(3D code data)
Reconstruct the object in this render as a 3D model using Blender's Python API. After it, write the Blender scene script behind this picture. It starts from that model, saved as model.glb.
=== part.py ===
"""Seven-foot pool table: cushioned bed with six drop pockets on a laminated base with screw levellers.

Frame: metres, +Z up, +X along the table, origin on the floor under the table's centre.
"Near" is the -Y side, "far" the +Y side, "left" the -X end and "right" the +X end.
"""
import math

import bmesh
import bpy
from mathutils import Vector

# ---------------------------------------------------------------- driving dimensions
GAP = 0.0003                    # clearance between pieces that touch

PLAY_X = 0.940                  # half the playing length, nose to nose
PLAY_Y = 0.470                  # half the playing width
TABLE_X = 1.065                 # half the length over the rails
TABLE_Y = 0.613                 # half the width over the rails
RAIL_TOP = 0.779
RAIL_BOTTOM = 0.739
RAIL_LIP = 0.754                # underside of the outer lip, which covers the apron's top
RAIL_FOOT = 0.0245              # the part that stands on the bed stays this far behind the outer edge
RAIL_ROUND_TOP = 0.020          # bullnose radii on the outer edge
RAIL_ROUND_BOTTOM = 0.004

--

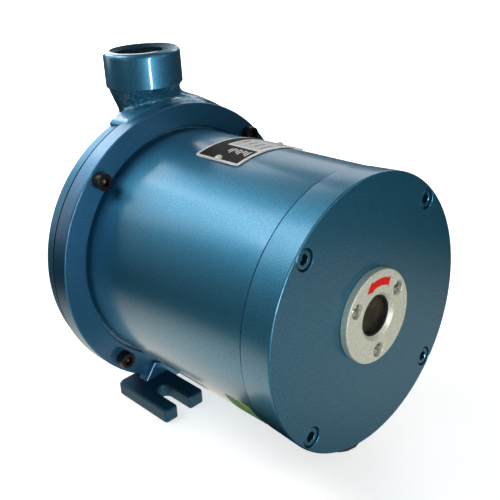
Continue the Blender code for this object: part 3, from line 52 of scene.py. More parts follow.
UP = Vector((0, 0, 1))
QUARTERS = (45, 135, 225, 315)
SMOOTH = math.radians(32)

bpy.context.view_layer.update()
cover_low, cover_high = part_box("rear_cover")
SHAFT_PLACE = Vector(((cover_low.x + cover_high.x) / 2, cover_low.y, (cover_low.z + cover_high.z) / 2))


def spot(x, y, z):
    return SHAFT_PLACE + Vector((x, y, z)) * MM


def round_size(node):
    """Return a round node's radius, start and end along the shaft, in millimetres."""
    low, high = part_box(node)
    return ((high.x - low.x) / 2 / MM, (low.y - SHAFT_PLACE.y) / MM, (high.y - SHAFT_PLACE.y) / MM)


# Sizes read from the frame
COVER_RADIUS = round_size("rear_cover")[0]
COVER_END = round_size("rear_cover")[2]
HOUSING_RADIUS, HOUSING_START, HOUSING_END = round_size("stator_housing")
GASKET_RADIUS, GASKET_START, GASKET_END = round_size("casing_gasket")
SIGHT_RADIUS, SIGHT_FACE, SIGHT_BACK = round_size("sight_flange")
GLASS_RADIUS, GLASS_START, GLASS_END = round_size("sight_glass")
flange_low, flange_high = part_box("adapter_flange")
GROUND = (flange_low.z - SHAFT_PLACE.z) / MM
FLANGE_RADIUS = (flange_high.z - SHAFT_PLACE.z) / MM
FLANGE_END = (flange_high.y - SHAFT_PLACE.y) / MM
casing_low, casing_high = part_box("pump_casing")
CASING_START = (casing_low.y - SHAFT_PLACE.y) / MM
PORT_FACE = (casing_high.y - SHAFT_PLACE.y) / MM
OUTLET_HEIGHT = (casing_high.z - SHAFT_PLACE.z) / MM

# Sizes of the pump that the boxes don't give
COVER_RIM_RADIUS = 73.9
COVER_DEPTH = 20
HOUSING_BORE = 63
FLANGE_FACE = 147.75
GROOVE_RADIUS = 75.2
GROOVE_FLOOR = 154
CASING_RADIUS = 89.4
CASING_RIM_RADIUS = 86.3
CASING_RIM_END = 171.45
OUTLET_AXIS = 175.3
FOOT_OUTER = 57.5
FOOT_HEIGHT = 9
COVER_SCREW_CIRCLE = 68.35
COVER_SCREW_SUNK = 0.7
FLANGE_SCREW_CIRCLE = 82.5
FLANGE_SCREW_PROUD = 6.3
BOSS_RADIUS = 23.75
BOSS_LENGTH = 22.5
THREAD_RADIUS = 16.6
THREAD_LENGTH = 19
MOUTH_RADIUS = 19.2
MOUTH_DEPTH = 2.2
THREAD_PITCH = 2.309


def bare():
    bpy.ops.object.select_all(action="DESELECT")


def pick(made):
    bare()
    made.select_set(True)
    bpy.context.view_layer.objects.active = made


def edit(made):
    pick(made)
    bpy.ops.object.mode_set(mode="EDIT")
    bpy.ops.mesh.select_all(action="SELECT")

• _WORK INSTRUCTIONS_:
Only the lines from the one containing "Reconstruct the object" through the one containing "GAP = 0.0003" are to be retyped, both boundary lines included, with no other material.

• _OUTPUT BELOW_:
Reconstruct the object in this render as a 3D model using Blender's Python API. After it, write the Blender scene script behind this picture. It starts from that model, saved as model.glb.
=== part.py ===
"""Seven-foot pool table: cushioned bed with six drop pockets on a laminated base with screw levellers.

Frame: metres, +Z up, +X along the table, origin on the floor under the table's centre.
"Near" is the -Y side, "far" the +Y side, "left" the -X end and "right" the +X end.
"""
import math

import bmesh
import bpy
from mathutils import Vector

# ---------------------------------------------------------------- driving dimensions
GAP = 0.0003                    # clearance between pieces that touch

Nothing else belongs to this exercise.